In collaboration with Drive Sustainability, Volvo Group continuously work to train and develop supply partners in sustainability and responsible purchasing. In 2022, Volvo Group invited and onboarded supply partners located in USA, Germany, and Italy to participate in live sustainability trainings. We have also actively participated and invited suppliers to the Drive Sustainability e-learning, offering a basic introduction to Drive Sustainability and sustainable purchasing. During 2022, representatives from 85 supply partners completed the e-learning.

Grievance mechanisms

The Volvo Group offers various channels to internal and external stakeholders to report on potential ethical concerns or violations of the Volvo Group policies, including our whistle-blower process, the “Volvo Whistle”, which is publicly available on Our internal and external stakeholders are also made aware of the “Volvo Whistle” through for example our Code of Conduct, included as part of compliance and human rights trainings, articles on our intranet, and in our Annual and Sustainability Report. The Volvo Group does not tolerate any retaliation against whistle-blowers raising concerns in good faith. In 2021, an updated Whistleblowing and Investigations Policy was published to emphasize Volvo

Group’s commitment of non-retaliation and whistle-blower protection, including confidentiality, right to anonymity, and other key aspects of proper handling of the reported concerns.  No issues relating to modern slavery were reported through the Volvo Whistle since it was launched in 2017.


During 2022, the Volvo Group continued as a Lead Partner in DRIVE Sustainability. DRIVE Sustainability is a global network with the mission to drive sustainability in the supply chains of the automotive industry. We believe that a joint industry approach is one of the best ways to drive sustainability in our supply chains.

During 2022, the Volvo Group also continued its membership with the Responsible Minerals Initiative (RMI), an organization which holds valuable knowledge within the mining industry and provides important tools used within our Sustainable Minerals Program.

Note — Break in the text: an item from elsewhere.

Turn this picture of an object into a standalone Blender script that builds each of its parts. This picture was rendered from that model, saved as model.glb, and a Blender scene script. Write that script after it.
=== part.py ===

During 2022, the Volvo Group also collaborated in the Global Battery Alliance, a public-private collaboration platform under the umbrella of the World Economic Forum. The vision is to create a circular and sustainable battery value chain set on ten guiding principles covering issues from the circular recovery of battery materials, ensuring transparency of greenhouse gas emissions and their progressive reduction, to eliminating child and forced labour.

In addition, the Volvo Group is involved in CSR Europe’s Responsible Trucking Initiative. The initiative aims to improve employment and working conditions for truck drivers in the road transport sector across Europe.


The statement is made in accordance with Section 54 (1) of the UK Modern Slavery Act 2015. The statement has been approved by the Board of Directors of Renault Trucks and applies for the period January 1, 2022 to December 31, 2022.